Over time, I increasingly started to see the value in not untangling whichever webs I’m invested in untangling in front of a digital audience. But that shift momentarily translated into a complete pause of just-for-me writing. The time I stopped writing essays and stories was the same time I secured a job that I felt finally gave me permission to call myself a journalist. That is in spite of eight prior years of quite literally doing journalism that, for reasons that are a topic for another essay, was viewed as being of lesser value. In pursuit of the facts, with the ambition to publish ironclad features, I found myself completely unable to put fingers to keyboard in search of something that didn't yet exist in transcripts or reporting notes. My steadfast focus on the objective left little room—or value—for subjective introspection.
Why? Perhaps for fear that I couldn’t concoct a narrative using just my powers of thought.

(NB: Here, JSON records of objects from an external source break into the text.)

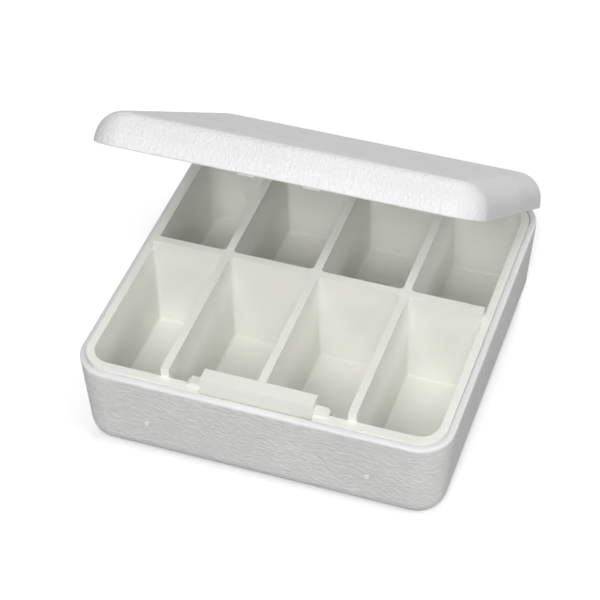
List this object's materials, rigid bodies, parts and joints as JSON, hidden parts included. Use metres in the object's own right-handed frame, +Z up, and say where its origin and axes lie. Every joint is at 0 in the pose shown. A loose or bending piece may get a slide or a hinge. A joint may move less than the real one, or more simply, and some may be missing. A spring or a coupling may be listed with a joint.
{
  "type": "pill box",
  "caption": "Square hinged pill box: grained case and lid, pressed-in tray of compartments, front snap catch.",
  "frame": {"origin": "middle of the flat underside", "axes": "+X right, +Y towards the hinge, +Z up; the lid is modelled part open"},
  "size_m": [0.0804, 0.0837, 0.0725],
  "materials": {
    "grained_plastic": "white, moulded leather grain",
    "tray_plastic": "white, smooth and slightly see-through",
    "steel": "drawn wire"
  },
  "bodies": {
    "base": {"case": "grained_plastic", "compartment_tray": "tray_plastic", "hinge_pin": "steel"},
    "lid": {"lid": "grained_plastic"}
  },
  "joints": [
    {"name": "lid_hinge", "type": "hinge", "parent": "base", "child": "lid", "pos_m": [0, 0.0384, 0.0203], "axis": [-1, 0, 0], "range_deg": [-36.6, 63.4]}
  ]
}
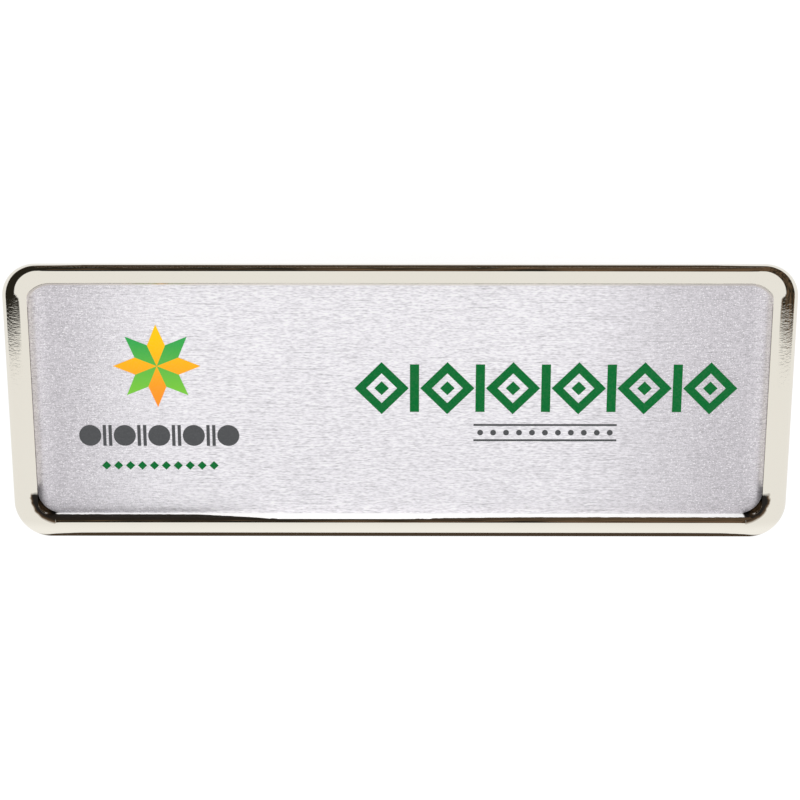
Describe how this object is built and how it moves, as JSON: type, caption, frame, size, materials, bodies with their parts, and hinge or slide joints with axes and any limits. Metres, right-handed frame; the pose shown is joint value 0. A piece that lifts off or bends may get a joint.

Perhaps because I’d become more familiar, over time, with the stress that arises with the publication of any article: I got it right, didn’t I? And perhaps because I figured that actually, I didn’t really have anything to say because I didn’t yet know what I wanted to say. I am not an expert in anything.
I didn’t appreciate that the uncovering is part of the writing process itself. As Tolentino writes upon the death of the personal essay boom, “I loved watching people try to figure out if they had something to say.” And as Nunez says of her own writing: “I prefer to make everything up as I go along.”
In her memoir Crying in H Mart, Michelle Zauner writes of her late mother’s lesson to “save 10 percent of yourself.” Within that context, she referred to interpersonal relationships: “No matter how much you thought you loved someone, or thought they loved you, you never gave all of yourself. Save 10 percent, always, so there was something to fall back on.” But when I read those words, I found them resonating in another way. I had to get back to writing for myself.
But sometimes, it’s still nice to share.